In other words, we buy yoga mats and imported tea to grasp at some form of peaceful meditation. We create melted crayon portraits from step-by-step directions on Pinterest and call it 'art.' We desire class and style, so we buy pre-ripped jeans or pre-sun-bleached furniture. We live under artificial light and claim to see. We are living the art of the bonsai potato--the act of passive existence--by missing the most important aspect of anything--the spirit. In order to truly achieve the peace or satisfaction we desire, we have to slow down and act with wholesome consciousness. Art cannot be rushed and Zen cannot be scheduled.
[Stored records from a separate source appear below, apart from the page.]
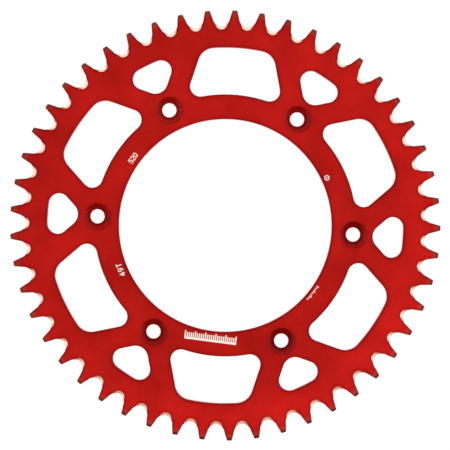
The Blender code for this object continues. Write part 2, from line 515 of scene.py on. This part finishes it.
class SideFill:
    """Triangulates the flat of one side between its outer loop and its holes."""

    def __init__(self, plate, loops, front, edge_distance):
        self.plate = plate
        self.front = front
        self.edge_distance = edge_distance
        self.vertex_of = [vertex for loop in loops for vertex in loop]
        self.flat = [Vector(plate.verts[vertex][:2]) for vertex in self.vertex_of]
        self.outlines = index_runs(loops)
        self.edges = []

    def add_points(self, points):
        """Add points inside the face, sunk where they lie in a relief."""
        first = len(self.flat)
        level = BODY_FACE if self.front else BACK
        for point in points:
            gap_point = to_gap(point)
            height = level - relief_depth(gap_point) if self.front else level
            axis = polar(RELIEF_CENTRE_RADIUS, angle_of(point) - angle_of(gap_point) + TOP)
            from_edge = self.edge_distance(point, self.front)
            self.vertex_of += self.plate.loop([point], [height], from_edge, [axis])
        self.flat += points
        return list(range(first, len(self.flat)))

    def add_tooth_edges(self, i):
        """The foot of tooth i's chamfer and, in front, the edge of gap i's relief."""
        root = i * POINTS_PER_GAP + POINTS_PER_GAP // 2
        next_root = (i + 1) % TEETH * POINTS_PER_GAP + POINTS_PER_GAP // 2
        self.edges.append((root + CHAMFER_INDEX, next_root - CHAMFER_INDEX))
        if self.front:
            relief = self.add_points(rotated(relief_arc(), gap_turn(i)))
            chain = [root - RELIEF_STEPS] + relief + [root + RELIEF_STEPS]
            self.edges += list(zip(chain, chain[1:]))

    def slot_at(self, point):
        if self.front and relief_depth(to_gap(point)) > 0:
            return BARE
        return TURNED if chamfer_depth(point) > 0 else FLAT

    def fill(self):
        for i in range(TEETH):
            self.add_tooth_edges(i)
        self.add_points(grid_points(self.front, self.edge_distance))

        scaled = [point * MM_PER_M for point in self.flat]
        points, triangles, origins, owners = triangulate(scaled, self.edges, self.outlines)
        assert len(points) == len(self.flat)
        for triangle, owner in zip(triangles, owners):
            if owner != [0]:  # in a hole, or outside
                continue
            corners = [origins[vertex][0] for vertex in triangle]
            middle = sum((self.flat[corner] for corner in corners), Vector((0, 0))) / 3
            ordered = corners if self.front else corners[::-1]
            self.plate.faces.append(tuple(self.vertex_of[corner] for corner in ordered))
            self.plate.slots.append(self.slot_at(middle))


def grid_points(front, edge_distance):
    """A triangular grid over the flat of the face, clear of every edge."""
    kept = []
    row_height = GRID * math.sqrt(3) / 2
    outermost = TIP_RADIUS - TIP_CHAMFER_RADIAL - GRID / 2
    rows = int(TIP_RADIUS / row_height) + 1
    for row in range(-rows, rows + 1):
        for column in range(-rows, rows + 1):
            point = Vector(((column + (row % 2) / 2) * GRID, row * row_height))
            if not BORE_RADIUS < point.length < outermost:
                continue
            if not in_metal(point):
                continue
            if edge_distance(point, False) < EDGE_ROUND + GRID_CLEARANCE:
                continue
            to_relief = (to_gap(point) - RELIEF_CENTRE).length - RELIEF_RADIUS
            if front and abs(to_relief) < GRID_CLEARANCE:
                continue
            kept.append(point)
    return kept


def inside(outline, point):
    """True if an outline goes round a point."""
    crossings = 0
    for start, end in zip(outline, outline[1:] + outline[:1]):
        if (start.y > point.y) != (end.y > point.y):
            across = start.x + (point.y - start.y) / (end.y - start.y) * (end.x - start.x)
            crossings += across > point.x
    return crossings % 2 == 1


GAP_OUTLINE = closed_outline(gap_half(0))
LARGE_OUTLINE = large_window(0)
SMALL_OUTLINE = small_window(0)


def in_metal(point):
    """True if a point between bore and tips is in no gap, window or countersink."""
    if point.length > GAP_ROOT_RADIUS and inside(GAP_OUTLINE, to_gap(point)):
        return False
    turn = (angle_of(point) + BOLT_ANGLE / 2) % BOLT_ANGLE - BOLT_ANGLE / 2
    from_bolt = (polar(point.length, turn) - Vector((BOLT_CIRCLE_RADIUS, 0))).length
    if from_bolt < COUNTERSINK_RADIUS + GRID_CLEARANCE:
        return False
    if inside(SMALL_OUTLINE, polar(point.length, turn + TOP)):
        return False
    half_turn = angle_of(point) % BOLT_ANGLE - BOLT_ANGLE / 2
    return not inside(LARGE_OUTLINE, polar(point.length, half_turn + TOP))


def make_sprocket(materials):
    plate = PlateMesh()
    edge_distance = EdgeDistance()
    back_outer, back_holes = add_side(plate, False, edge_distance)
    front_outer, front_holes = add_side(plate, True, edge_distance)
    plate.bridge(back_outer, front_outer, lambda i: WALL)
    for back, face in zip(back_holes, front_holes):
        plate.bridge(face, back, lambda i: WALL)
    return plate.make("sprocket_body", materials)


# Marks etched through the anodising. Their outlines are unions of plain
# polygons, drawn in millimetres with x running clockwise and y outwards.

STROKE = 0.55
STROKE_END_POINTS = 12
GLYPH_MIDDLE_X = 0.3
GLYPH_MIDDLE_Y = 0.5


def bow(x, y, width, height, start, end, count=12):
    """Points along an elliptical arc, with its angles in degrees."""
    turn = [math.radians(start + (end - start) * i / count) for i in range(count + 1)]
    return [(x + width / 2 * math.cos(t), y + height / 2 * math.sin(t)) for t in turn]


# Single strokes on a cell 0.6 wide and 1 high
GLYPHS = {
    "0": [bow(0.3, 0.5, 0.6, 1, 0, 360, 20)],
    "2": [bow(0.3, 0.71, 0.56, 0.58, 165, -35) + [(0.02, 0), (0.6, 0)]],
    "4": [[(0.44, 0), (0.44, 1), (0, 0.32), (0.64, 0.32)]],
    "5": [[(0.56, 1), (0.12, 1), (0.08, 0.56)] + bow(0.28, 0.33, 0.6, 0.66, 115, -140)],
    "9": [bow(0.3, 0.69, 0.58, 0.62, 0, 360, 18),
          [(0.59, 0.69), (0.57, 0.42), (0.42, 0.15), (0.16, 0)]],
    "T": [[(0, 1), (0.6, 1)], [(0.3, 1), (0.3, 0)]],
}


def stroke(points, width=STROKE):
    """Polygons that cover a line drawn with a round pen."""
    points = [Vector(p) for p in points]
    shapes = [circle(p, width / 2, STROKE_END_POINTS) for p in points]
    for start, end in zip(points, points[1:]):
        side = (end - start).orthogonal().normalized() * width / 2
        shapes.append([start + side, start - side, end - side, end + side])
    return shapes


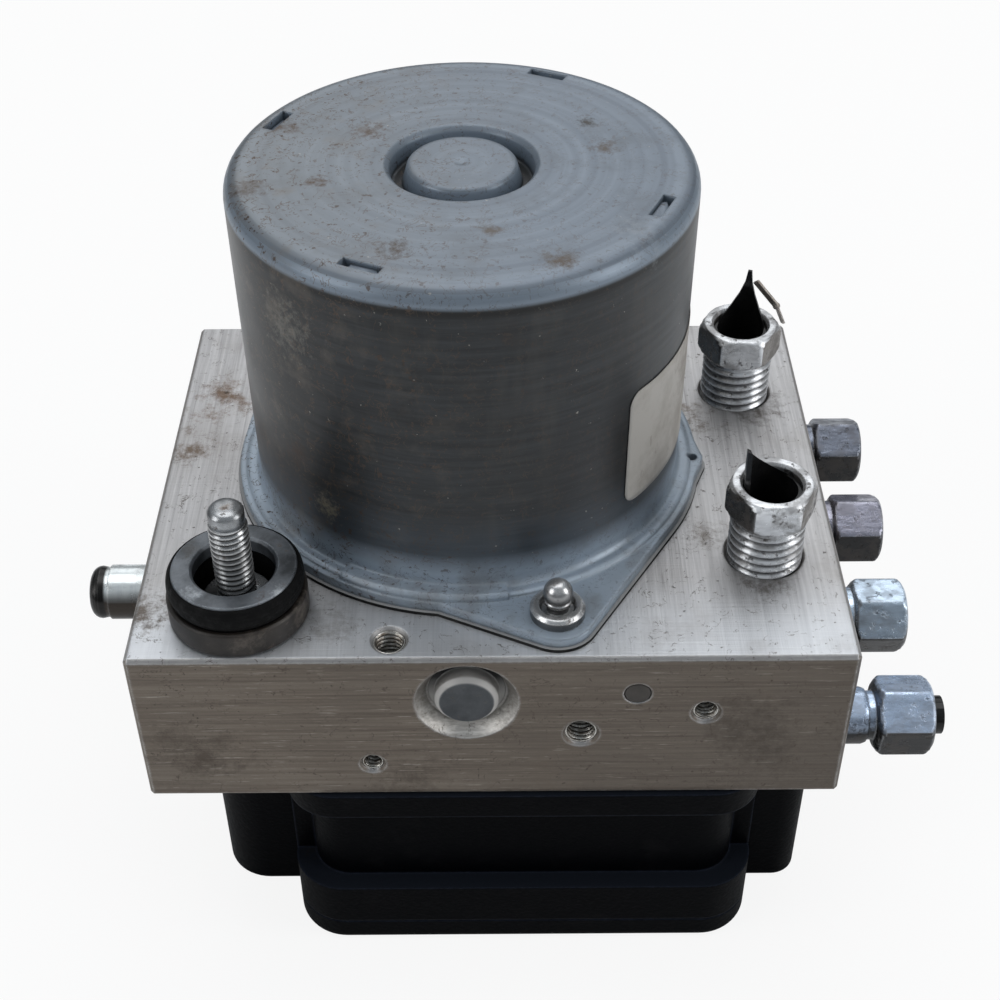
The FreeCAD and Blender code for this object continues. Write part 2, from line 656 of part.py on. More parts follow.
def can_profile():
    # Half section of the drawn can: down the outside, then back up the inside
    low = CAN_BOTTOM
    top = CAN_TOP
    wall = MOTOR_WALL
    shoulder = MOTOR_RADIUS + MOTOR_FLARE
    floor = top - BOSS_MOAT_DEPTH
    lean = BOSS_MOAT_LEAN
    hem = FLANGE_RADIUS - FLANGE_HEM
    points = [(CAN_INNER, low), (hem, low), (hem, low + FLANGE_THICKNESS)]
    for i in range(5):
        a = math.radians(90 * i / 4)
        points.append((MOTOR_RADIUS + MOTOR_FOOT * (1 - math.sin(a)),
                       low + FLANGE_THICKNESS + MOTOR_FOOT * (1 - math.cos(a))))
    for i in range(7):
        a = math.radians(90 * i / 6)
        points.append((shoulder - MOTOR_RIM * (1 - math.cos(a)), top - MOTOR_RIM * (1 - math.sin(a))))
    points += [(BOSS_MOAT_RADIUS, top), (BOSS_MOAT_RADIUS - lean, top - lean),
               (BOSS_MOAT_RADIUS - lean - BOSS_MOAT_DRAFT, floor), (BOSS_RADIUS + lean, floor)]
    for i in range(4):
        a = math.radians(90 * i / 3)
        points.append((BOSS_RADIUS - BOSS_EDGE * (1 - math.cos(a)), top - BOSS_EDGE * (1 - math.sin(a))))
    points += [(BOSS_DIMPLE_RADIUS, top), (0, top - BOSS_DIMPLE_DEPTH), (0, top - wall),
               (BOSS_RADIUS - wall, top - wall), (BOSS_RADIUS - wall, floor - wall),
               (BOSS_MOAT_RADIUS, floor - wall), (BOSS_MOAT_RADIUS + wall, top - wall),
               (CAN_INNER + MOTOR_FLARE - CAN_INNER_BEVEL, top - wall),
               (CAN_INNER + MOTOR_FLARE, top - wall - CAN_INNER_BEVEL)]
    return points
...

This year, I aim to step further away from the art of the bonsai potato and search for achieving Zen in  its true spirit. I will continue to grow as a person; mentally, physically, and spiritually by subjecting myself to new, uncomfortable and challenging experiences. I will live in different environments, continue to sharpen my skills and focus on my areas of interest. Most importantly, I will chink away slowly and steadily at my largest projects and loftiest goals.

*Potatoes are placed in drawers because they grow best in dark, warm, and moist environments.